Une étrange conjonction de facteurs a marqué d’une pierre blanche cette année 1967 dans l’histoire de la musique, principalement entre les Etats-Unis et l’Angleterre. Alors que la France écoute Claude François (Comme d’habitude), Brigitte Bardot (Harley Davidson), Gilbert Bécaud (L’important, c’est la rose) ou Michel Sardou (Les Ricains), la révolution est en marche dans le monde anglo-saxon.

En janvier, The Doors publient son premier album et invitent le public à ouvrir ses «portes de la perception vers l’infini» et à passer «de l’autre côté» – Break on through (to the other side) – grâce à l’usage de psychotropes. Sur le plateau du Ed Sullivan Show, Jim Morrison chante à la face de l’Amérique un «girl, we couldn’t get much higher (Chérie, nous ne pouvions mieux nous envoyer en l’air)» qui lui vaut un bannissement à vie de la chaîne. Mais le mal – le bien? – est fait. De provocations transgressives en prestations obscènes, le poète au charisme de chaman séduit la jeunesse et hisse Light my fire en tête des ventes de disques.

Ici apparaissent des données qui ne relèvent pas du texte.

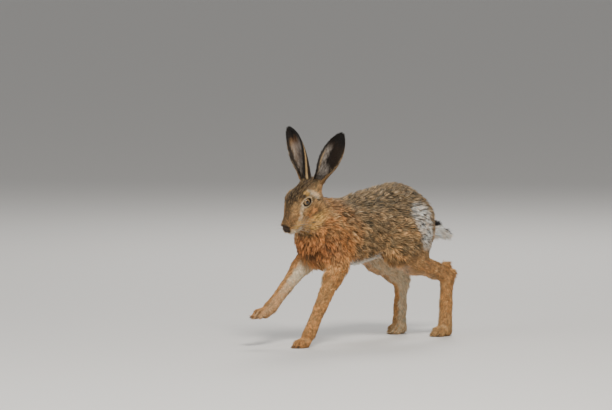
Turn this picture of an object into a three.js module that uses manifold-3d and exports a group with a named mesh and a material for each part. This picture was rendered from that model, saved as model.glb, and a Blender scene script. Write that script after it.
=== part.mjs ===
// A life-size brown hare in mid walk: three feet on the ground, the right forepaw reaching forward.
// Millimetres. +X runs forward, +Y to the hare's left, +Z up, and the soles stand at z = 0.
// The body is one distance field, out to the tips of the coat. A surface net gives each part of it
// its own mesh, and planes part the meshes from one another.
import * as THREE from "three";
import { mergeVertices } from "three/addons/utils/BufferGeometryUtils.js";
import Module from "manifold-3d";

const wasm = await Module();
wasm.setup();

// Driving sizes
const SEAM = 0.3; // gap between parts that touch
const WELD = 0.06; // edges shorter than this are closed up
const WITHERS = 252; // height of the back over the shoulders
const CROUP = 279; // highest point of the back, over the hips
const CHEST_HALF = 50; // half width of the rib cage with its coat
const HIP_HALF = 56; // half width of the rump with its coat
const EYE_RADIUS = 8.6;
const HEAD_PITCH = 37; // degrees that the nose points down
const HEAD_PLACE = [136.5, 0, 250]; // middle of the skull, level with the eyes
const CHEST_END = -14; // x of the cut behind the ribs
const LOIN_END = -84; // x of the cut in front of the hips

// The skeleton: the place of each joint
const SIDES = { left: 1, right: -1 };
const JOINT = {
  left: {
    shoulder: [96, 31, 197],
    elbow: [83, 37, 141],
    wrist: [150, 34, 25],
    knuckle: [162, 33, 8.6],
    fingers: [184, 33, 3.4],
    hip: [-112, 30, 214],
    knee: [-60, 48, 156],
    hock: [-188, 48, 107],
    heel: [-199, 48, 114],
    ball: [-184, 47, 11.6],
    toes: [-158, 46, 4.2],
  },
  right: {
    shoulder: [80, -30, 194],
    elbow: [84, -35, 154],
    wrist: [182, -31, 70],
    knuckle: [196, -30, 62],
    fingers: [226, -30, 55],
    hip: [-108, -30, 212],
    knee: [-74, -47, 160],
    hock: [-166, -46, 92],
    heel: [-176, -46, 100],
    ball: [-160, -45, 11.6],
    toes: [-141, -44, 4.2],
  },
};
const TAIL = { root: [-150, 0, 199], middle: [-202, 0, 190], tip: [-237, 0, 178] };

// Places on the left of the head, in the head's own frame: x along the muzzle, z out of the crown
const EYE = [1.5, 17.6, 12];
const EYE_OPENING = { wide: 15, high: 11.5, points: 14, gaze: [0.25, 0.96, 0.1] };
const NOSTRIL = { place: [56, 4.4, -4.5], size: [2.6, 3, 1.2], slant: 40 };
const MOUTH = { x: 29, z: -19, corner: 76, deep: 2, high: 0.9, steps: 14 }; // corner: half its angle
const EAR_ROOT = [-48.5, 15.5, 19];

// The ears. Each has its own length, way it points (given as on the left), degrees from straight
// ahead to where its cup faces, and sideways bow of its middle.
const EARS = {
  left: { length: 98.5, way: [-0.039, 0.519, 0.854], turnedOut: 22, bow: 3 },
  right: { length: 107.5, way: [-0.022, 0.536, 0.844], turnedOut: 4, bow: -10 },
};

// Along an ear, from root to tip: share of the length, half the width measured round the curve,
// and half the curve's angle in degrees. It starts as a tube and opens to a cup.
const EAR = {
  thickness: [3.2, 1.8], // at the root and at the tip
  rows: 12,
  columns: 8,
  profile: [
    [0, 23, 150],
    [0.2, 24.5, 114],
    [0.42, 27, 82],
    [0.64, 23.5, 62],
    [0.8, 18, 50],
    [0.92, 11, 42],
    [1, 3, 30],
  ],
};

// Cells of the surface nets, finest where the forms are smallest: along, across and up for the
// trunk, head and feet, and across, across and along for the lengths of the limbs
const CELL = {
  head: [5.8, 5.3, 5.3],
  neck: [11, 10, 10],
  trunk: [14, 11, 11],
  tail: [9, 7.4, 7.4],
  thigh: [11, 10, 11],
  shin: [7.4, 7.4, 13],
  foreleg: [7, 7, 13],
  shank: [6.4, 6.4, 13],
  paw: [5.2, 4.7, 4.5],
};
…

Car le business n’est pas en reste en 1967. Pour la première fois, la maison de disques Elektra affiche ses poulains dans une pub gigantesque sur Sunset Strip, à Los Angeles. The Doors tournent même un film promotionnel, ancêtre du vidéo clip.

Lire le RePlay de l’album The Doors

Bande-son des «acid tests»
Le LSD ne fait pas que des adeptes sur Venice Beach. A San Francisco, le romancier Ken Kesey et ses Merry Pranksters («Joyeux drilles» en argot) enrôlent le Grateful Dead pour jouer la bande-son de leurs acid tests, ces réunions durant lesquelles ils font découvrir au public les effets du LSD. Depuis quelques mois, la baie plane en effet sur les sonorités d’une vague psychédélique, à commencer par le fameux White rabbit de Jefferson Airplane, hymne à peine déguisé à l’hallucinogène et référence directe à Alice au pays des merveilles de Lewis Carroll.

Le LSD est également omniprésent tout au long des 129 jours d’enregistrement de Sgt. Pepper’s Lonely Hearts Club Band. Lassés de «faire de la musique gentillette pour des gens gentillets» (dixit John Lennon), The Beatles expérimentent aussi bien la drogue à la mode dans le Swinging London que les nouvelles techniques de prises de son. Dans les studios d’Abbey Road, les Fab Four signent le disque le plus emblématique des sixties. Si pertinent que, trois jours après sa sortie, un jeune guitariste du nom de Jimi Hendrix démarre son concert au Saville Theater avec Sgt. Pepper’s, devant un public médusé. Présent dans la salle avec George Harrison, Paul McCartney dit y avoir vécu le plus bel hommage de sa carrière. Surtout, il fait en sorte qu’Hendrix joue au Monterey Pop Festival deux semaines plus tard.

Le plus célèbre autodafé Un mois après la sortie d’Are you experienced?, Hendrix immole sur scène sa Stratocaster dans l’autodafé le plus célèbre de l’histoire du rock. Abasourdi, le public est partagé entre extase et consternation. Un mois plus tard, un autre festival connaît sa première édition, autour de la piscine d’un casino et de Claude Nobs: le Montreux Jazz Festival est en marche.

Dix ans après Sur la route de Jack Kerouac, la contre-culture américaine éclate au grand jour. La contestation de la guerre du Vietnam, l’aspiration à la liberté, l’émancipation sexuelle, la critique d’un certain American way of life atteignent leur paroxysme.

Le 25 juin 1967, les Beatles chantent en direct All you need is love lors de la première émission télé en mondovision. Quelques semaines plus tard, le quartier d’Haight-Ashbury, à San Francisco, se transforme en cour des miracles pour les hippies et devient l’épicentre de l’Eté de l’amour. Drogues, sexe, amour et utopie deviennent les mots clés d’une génération qui a la volonté de changer le monde.

Tandis qu’Aretha Franklin décroche un hit avec Respect, qui met en avant sa fierté raciale et son féminisme – choses impensables quelques années auparavant – un vent noir souffle du côté de New York. Sous l’aile d’Andy Warhol, The Velvet Underground & Nico carburent à Heroin et aux idées malsaines. Lunettes sombres et teint blafard, Lou Reed et ses comparses sentent avant tout le monde le déclin et chantent la déchéance humaine avec génie. Toujours à New York, un poète et romancier canadien hante le Chelsea Hotel et signe son premier classique, hors du temps et donc indémodable: Leonard Cohen entre dans la légende.